Portage parks could get two new maintenance workers with help from redevelopment commission
Mar 26, 2025
The Portage Redevelopment Commission is planning to help the Park Department hire two new full-time maintenance workers.
The new workers’ responsibilities would include helping maintain properties owned by the RDC but managed by the parks staff.
Details are still being worked out, but Mayor Austin
Bonta said at the March 20 RDC meeting that his “dirty math” figures it would cost less than $160,000 per year, depending on the cost of the employees’ health insurance. The city pays $11,000 for single employees’ insurance but up to $36,000 for employees with families.
These would be union jobs, he noted.
The RDC plans to work with the Park Board and City Council to eventually shift the cost of those employees to the park department rather than the RDC.
“I could certainly see this being a two-year deal,” Bonta said, with the park department covering the cost in the third year.
The park department is generating additional revenue now with a heavier emphasis on scheduling events, Park Superintendent Kelly Smith said.

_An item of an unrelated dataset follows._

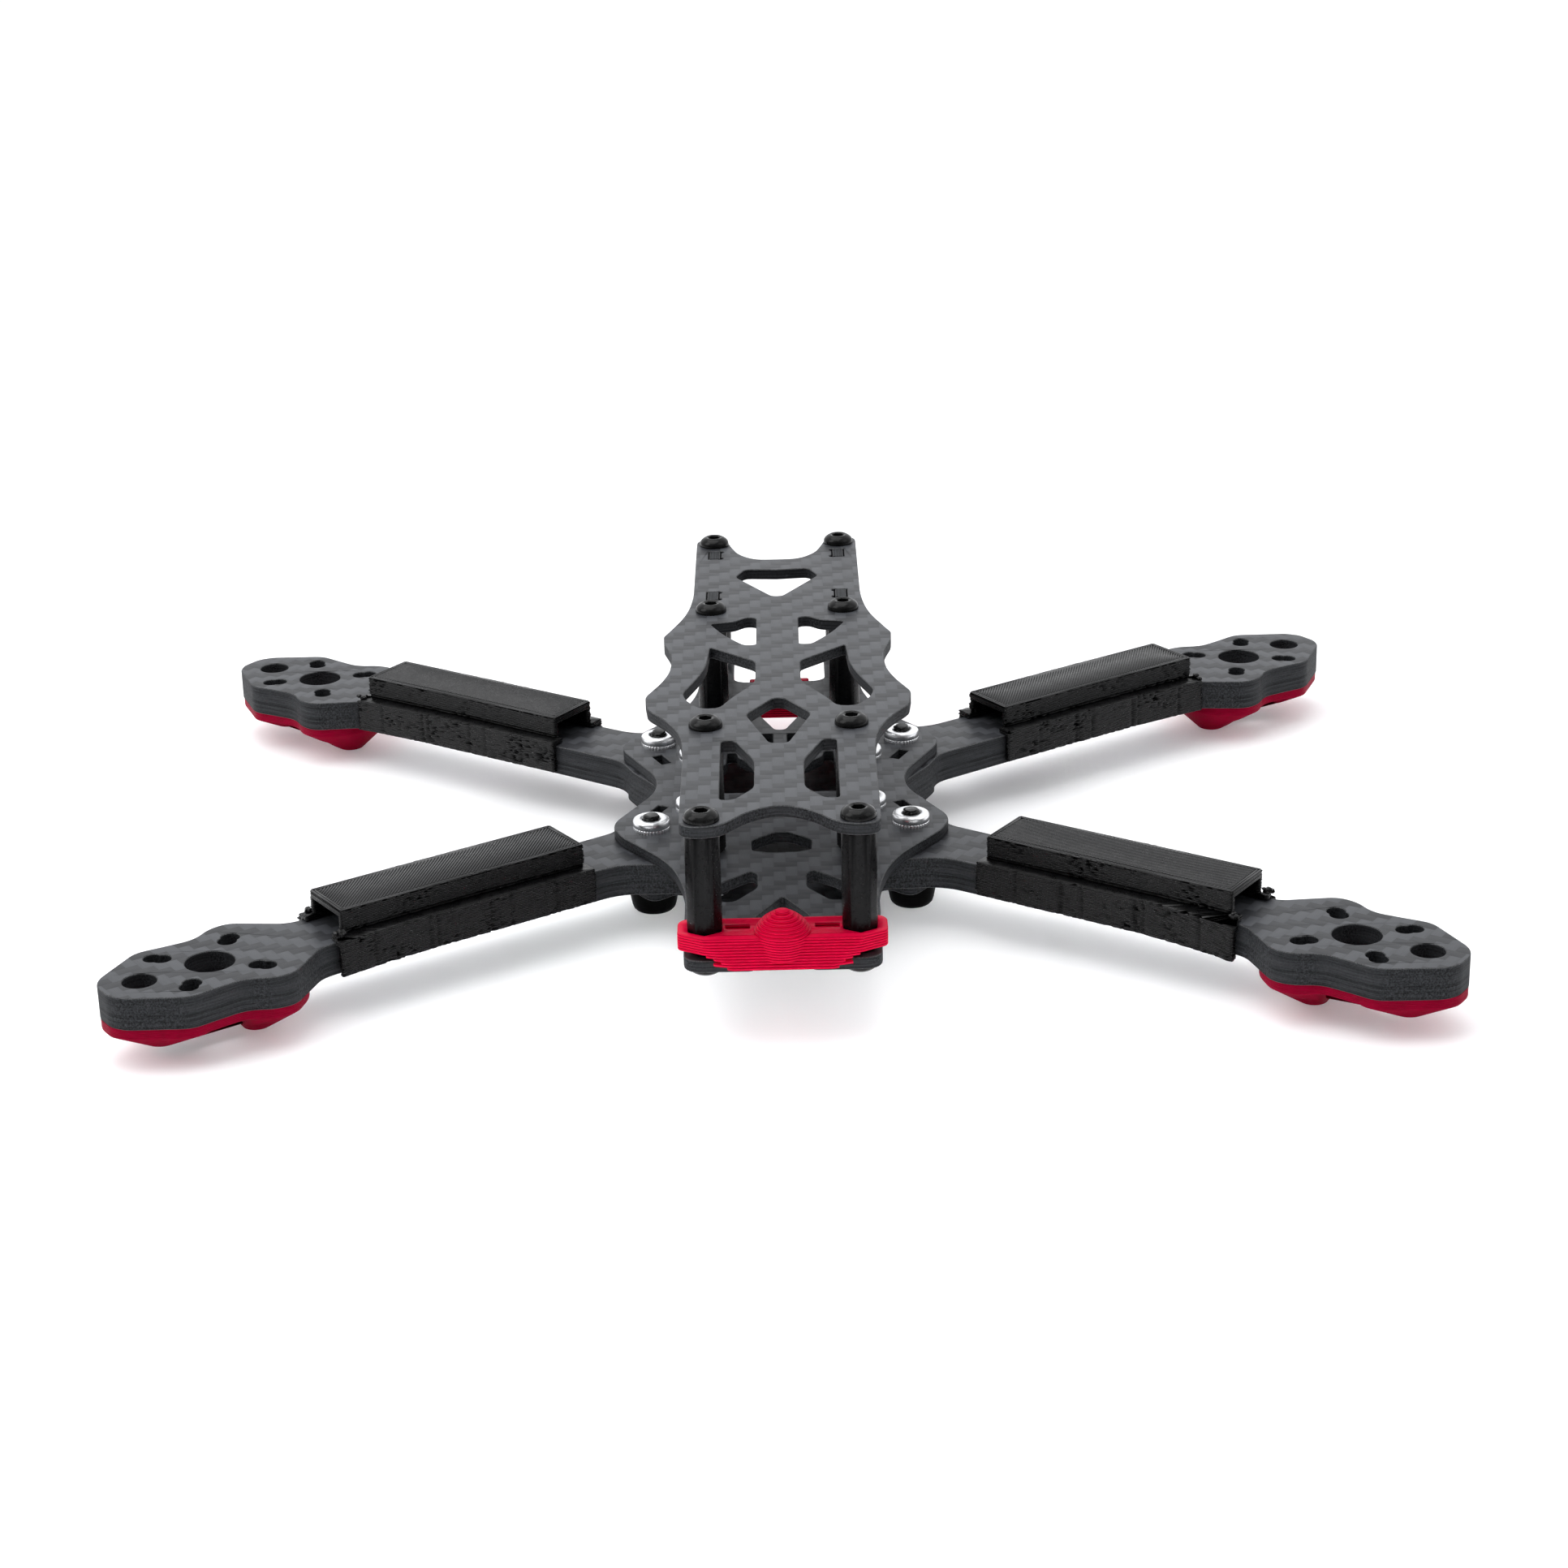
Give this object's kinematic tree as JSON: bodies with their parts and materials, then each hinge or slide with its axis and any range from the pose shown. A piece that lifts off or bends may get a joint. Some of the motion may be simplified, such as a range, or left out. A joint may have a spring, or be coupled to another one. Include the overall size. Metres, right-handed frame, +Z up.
{
  "type": "quadcopter frame",
  "caption": "Bare quadcopter airframe: carbon arms and plates, hex standoffs, printed arm sleeves, motor guards and bumpers; no motors or electronics.",
  "frame": {"origin": "on the ground under the middle of the four motor centres", "axes": "+X right, +Y forward to the nose, +Z up"},
  "size_m": [0.2138, 0.161, 0.0386],
  "materials": {
    "carbon": "satin woven carbon laminate",
    "black_print": "layered print, satin",
    "red_print": "layered flexible print, satin",
    "foot_rubber": "matte",
    "post_black": "black anodised, satin",
    "black_steel": "black oxide, semi-gloss",
    "zinc": "bright zinc plate"
  },
  "bodies": {
    "root": {"top_plate": "carbon", "mid_plate": "carbon", "bottom_plate": "carbon", "tail_bumper": "red_print", "nose_bumper": "red_print", "inner_screws": "black_steel", "inner_nuts": "zinc", "camera_plate_left": "carbon", "camera_plate_right": "carbon", "arm_front_left": "carbon", "arm_front_right": "carbon", "arm_rear_left": "carbon", "arm_rear_right": "carbon", "arm_sleeve_front_left": "black_print", "arm_sleeve_front_right": "black_print", "arm_sleeve_rear_left": "black_print", "arm_sleeve_rear_right": "black_print", "motor_guard_front_left": "red_print", "motor_guard_front_right": "red_print", "motor_guard_rear_left": "red_print", "motor_guard_rear_right": "red_print", "foot_front_left": "foot_rubber", "foot_front_right": "foot_rubber", "foot_rear_left": "foot_rubber", "foot_rear_right": "foot_rubber", "arm_screw_front_left": "black_steel", "arm_screw_front_right": "black_steel", "arm_screw_rear_left": "black_steel", "arm_screw_rear_right": "black_steel", "arm_nut_front_left": "zinc", "arm_nut_front_right": "zinc", "arm_nut_rear_left": "zinc", "arm_nut_rear_right": "zinc", "standoff_nose_left": "post_black", "standoff_nose_right": "post_black", "standoff_fore_left": "post_black", "standoff_fore_right": "post_black", "standoff_aft_left": "post_black", "standoff_aft_right": "post_black", "standoff_tail_left": "post_black", "standoff_tail_right": "post_black", "top_screw_nose_left": "black_steel", "top_screw_nose_right": "black_steel", "top_screw_fore_left": "black_steel", "top_screw_fore_right": "black_steel", "top_screw_aft_left": "black_steel", "top_screw_aft_right": "black_steel", "top_screw_tail_left": "black_steel", "top_screw_tail_right": "black_steel", "base_screw_nose_left": "black_steel", "base_screw_nose_right": "black_steel", "base_screw_fore_left": "black_steel", "base_screw_fore_right": "black_steel", "base_screw_aft_left": "black_steel", "base_screw_aft_right": "black_steel", "base_screw_tail_left": "black_steel", "base_screw_tail_right": "black_steel"}
  },
  "joints": []
}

The need for additional park maintenance workers comes amid a shift of mowing from the public works folks to the parks staff, she said. “We currently mow about 50 acres, but with the shift we’ll be mowing close to 100,” she said.
“We’re trying to get the street department more on the street and the park department more on the parks,” Bonta said.
Since 2007, the park department has seen great improvements, including the addition of the open-air pavilion at the Portage lakefront, Founders Square and the Hannah’s Hope playground there, the national park connector area, former Little League ballfields and more, she said.
But even with about twice as many parks, the department has half the maintenance staff it had back then. With the extra two employees, the crew would have seven employees, compared to 10 a decade ago.
That should work, Smith and Bonta said, because the maintenance crews have good leadership and will be deployed effectively.
“We’ve had playgrounds that had mulch out there sometimes for what felt like a year,” Bonta said. “We’re doing a whole lot more with a whole lot less compared to where we were nine years ago.”
When they’re not mowing, the parks staff has plenty of work to do. “In the wintertime, we do a lot of deep cleaning. We strip floors, we do painting,” Smith said, plus there is a lot of set-up, teardown and cleaning for rentals. “There’s always something going on now.”
That will keep the full-time workers busy all year, Smith said.
“There is a desperate need for more help for you,” RDC member Ralph Mundt told her.
“People looking to move to the area look to our schools, obviously, and our parks,” said nonvoting RDC member Wilma Vazquez, who is on the Portage Township School Board.
Bonta said he has seen criticism on social media, suggestions that prisoners do some of the labor. “We don’t have a prison in Portage,” he said. Nor does the city have a jail. Prisoners are transported to the Porter County Jail in Valparaiso.
“I’m much rather Kelly have a good maintenance staff that’s regular,” he said.